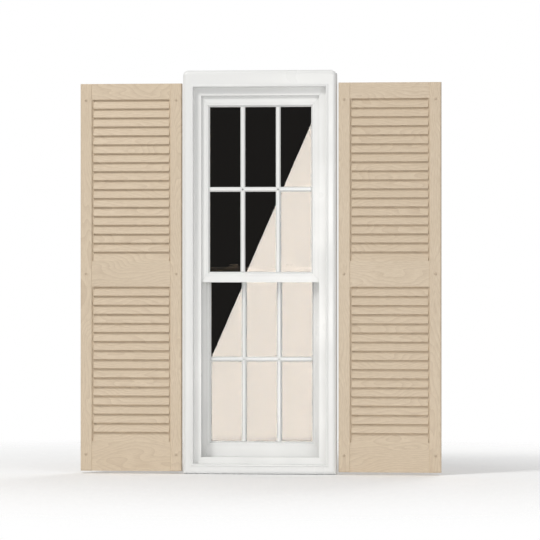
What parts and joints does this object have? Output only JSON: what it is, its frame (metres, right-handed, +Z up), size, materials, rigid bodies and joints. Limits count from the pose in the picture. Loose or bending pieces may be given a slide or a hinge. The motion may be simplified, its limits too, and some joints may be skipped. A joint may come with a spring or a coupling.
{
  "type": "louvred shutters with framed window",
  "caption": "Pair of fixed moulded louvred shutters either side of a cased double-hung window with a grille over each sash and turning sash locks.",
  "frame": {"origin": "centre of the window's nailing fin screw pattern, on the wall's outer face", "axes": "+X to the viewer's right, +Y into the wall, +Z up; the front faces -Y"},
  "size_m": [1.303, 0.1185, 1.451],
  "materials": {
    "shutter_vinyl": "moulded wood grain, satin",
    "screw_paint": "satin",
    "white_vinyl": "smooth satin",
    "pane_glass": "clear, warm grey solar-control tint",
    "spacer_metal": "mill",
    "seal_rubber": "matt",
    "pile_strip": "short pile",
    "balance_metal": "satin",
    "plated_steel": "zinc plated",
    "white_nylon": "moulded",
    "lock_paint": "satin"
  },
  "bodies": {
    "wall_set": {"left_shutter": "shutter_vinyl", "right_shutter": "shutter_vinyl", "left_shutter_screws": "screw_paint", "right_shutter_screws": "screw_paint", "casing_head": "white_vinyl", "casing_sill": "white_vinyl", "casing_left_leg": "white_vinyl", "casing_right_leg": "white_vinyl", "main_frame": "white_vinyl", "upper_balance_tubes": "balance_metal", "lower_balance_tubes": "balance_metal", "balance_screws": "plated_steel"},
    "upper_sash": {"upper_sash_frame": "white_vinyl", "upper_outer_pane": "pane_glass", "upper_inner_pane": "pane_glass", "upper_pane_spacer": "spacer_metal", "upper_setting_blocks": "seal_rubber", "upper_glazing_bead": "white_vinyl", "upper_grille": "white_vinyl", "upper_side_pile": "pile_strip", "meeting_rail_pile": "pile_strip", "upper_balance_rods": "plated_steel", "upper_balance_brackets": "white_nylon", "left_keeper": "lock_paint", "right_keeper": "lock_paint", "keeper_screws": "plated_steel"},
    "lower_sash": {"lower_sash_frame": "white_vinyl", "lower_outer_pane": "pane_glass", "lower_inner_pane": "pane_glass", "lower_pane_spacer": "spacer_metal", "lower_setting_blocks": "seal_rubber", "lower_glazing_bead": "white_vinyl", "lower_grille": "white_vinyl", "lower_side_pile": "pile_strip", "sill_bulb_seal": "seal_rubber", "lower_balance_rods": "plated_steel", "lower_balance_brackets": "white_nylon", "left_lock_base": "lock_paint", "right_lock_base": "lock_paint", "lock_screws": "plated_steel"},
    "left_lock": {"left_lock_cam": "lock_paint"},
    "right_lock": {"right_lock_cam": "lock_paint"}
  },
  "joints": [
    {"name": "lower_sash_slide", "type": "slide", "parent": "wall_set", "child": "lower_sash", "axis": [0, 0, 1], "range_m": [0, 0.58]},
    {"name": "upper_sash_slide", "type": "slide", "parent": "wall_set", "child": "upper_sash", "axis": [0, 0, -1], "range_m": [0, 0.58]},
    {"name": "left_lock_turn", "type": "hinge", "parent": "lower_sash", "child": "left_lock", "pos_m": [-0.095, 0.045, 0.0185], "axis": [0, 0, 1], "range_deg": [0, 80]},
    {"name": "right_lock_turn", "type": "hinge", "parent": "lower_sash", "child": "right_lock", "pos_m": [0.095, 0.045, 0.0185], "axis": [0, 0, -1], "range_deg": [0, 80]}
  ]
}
------------------------------------------------
(DIRECTION):
Extract each line from the listing that holds the word "bodies".

(EXPECTED OUTPUT):
What parts and joints does this object have? Output only JSON: what it is, its frame (metres, right-handed, +Z up), size, materials, rigid bodies and joints. Limits count from the pose in the picture. Loose or bending pieces may be given a slide or a hinge. The motion may be simplified, its limits too, and some joints may be skipped. A joint may come with a spring or a coupling.
  "bodies": {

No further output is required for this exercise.